The math on the evacuation should be doable. Twenty transporters in use, one is seen beaming a batch of people in about 15 seconds, let's give the saucer ten of the transporters (as the computer sends people from Deck 17 on to transporters from #11 on), have a look at the dimensions and see that people could rather leisurely walk from anywhere in the saucer to queue up on those transporters when the first batches were being processed (and definitely within the four minutes allocated). Everybody is disciplined enough not to bring any luggage of any sort (although apparently one brings his or her invisible friend). So basically we could divide a thousand people with 10 and get a total processing time of twenty-five minutes.

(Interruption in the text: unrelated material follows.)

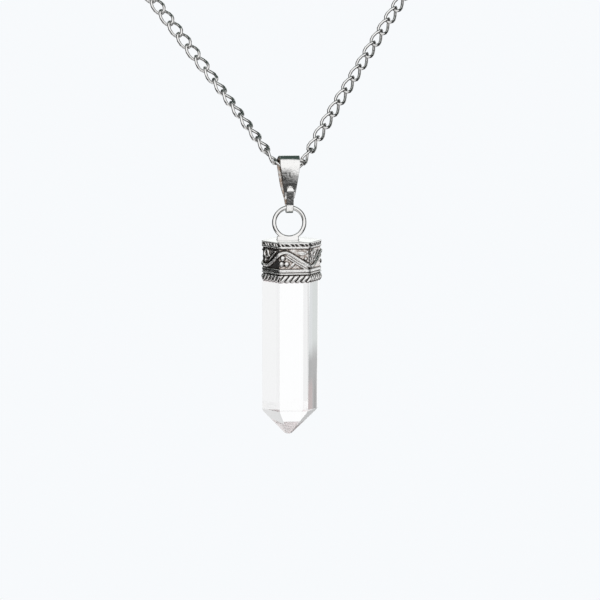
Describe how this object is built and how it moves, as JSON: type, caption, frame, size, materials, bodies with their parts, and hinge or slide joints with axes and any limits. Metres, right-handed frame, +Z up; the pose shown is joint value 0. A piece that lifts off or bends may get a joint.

We can then start reducing the number - some people in the secondary hull in the other 8 transporters, some walking out through the gangway (at a witnessed rate of one per second, this single route should cover 250 people already), some already offboard (I mean, three of our seven main heroes were). Some 500 people to evacuate using all the transporters evenly (plus a couple of hundred to evacuate using the gangway) would still give an evac time of six or seven minutes.
So, do we have to believe in just 300 people (plus the gangway-using 200-300) being aboard to get it down to four minutes? Well, we can assume that it takes less than 15 seconds to beam out a batch of people if they aren't slowly moving children (or from one of the very first batches, which are less time-critical as most of the queues are yet to form). We also know the top decks will evacuate via cargo transporters, which may be assumed to handle a larger number of people at a time. So we don't have to assume quite as low numbers as that.
Then there's also site-to-site, plus the use of the starbase transporters, although both would require some aiming, and the PA does not tell anybody to prepare for this sort of processing.
In the end, though, the math does support getting more than half the ship's complement offboard in less than four minutes.
besides Quinteros' line about nothing can be done being edited badly
Umm, what line? He's just saying there's no time to beam back since the ship is going to blow (which is true as far as he knows), then finding out the explosion appears to have been mysteriously delayed (which baffles him, but doesn't justify him sounding an "all clear"). Sure, there's a lot of things that could be done - but as far as he can tell, none are safe, and he doesn't even need to say "nothing can be done". Which may explain why he never says such a thing...
They really should just have had a line in there somewhere about the Enterprise putting up the shields preventing beaming.
But the core breach already prevented beaming anybody aboard. And the ambiguous information about the breach perhaps not going to happen was not something they could act upon.
The "shields are up" line would only prevent the beaming out of Picard and Riker. But they couldn't do that anyway, because they didn't know where Picard and Riker were, as the Bynars had hidden them from the computers somehow. And they were far from certain that Picard and Riker were even onboard.
I think the beginning when Quinteros and company board the ship was cut backwards.
True enough. I guess there was no way to construct a convincing forced-perspective set of the entire long gangway arm, so they wanted a door at both ends of a shorter section of it in order to get two angles on the arriving team. They did one door with NCC-1701-D signage, and another with starbase signage (using much the same elements). And that was fine and well: the shape of the gangway arm certainly caters for that starbase-side doorway, which would lie between the angular and circular parts of the arm. Indeed, the gangway exterior was no doubt modeled in synch with the creation of the set.
But they cut the coming-towards-camera angle in the wrong place, after the receding-from-camera angle - which I guess makes dramatic sense as it "gradually" reveals the identity of the arrivals. Alas, it completely ruins the illusion of the set itself, because the face angle shows them going through a door they must already have cleared before the neck angle. Understandable but lamentable.
I guess we could argue they reached the E-D doorbell and then Quinteros went all "Dang, I forgot to check my hair - let's go back to the previous junction where there's a mirror!" so that they had to do it all over again.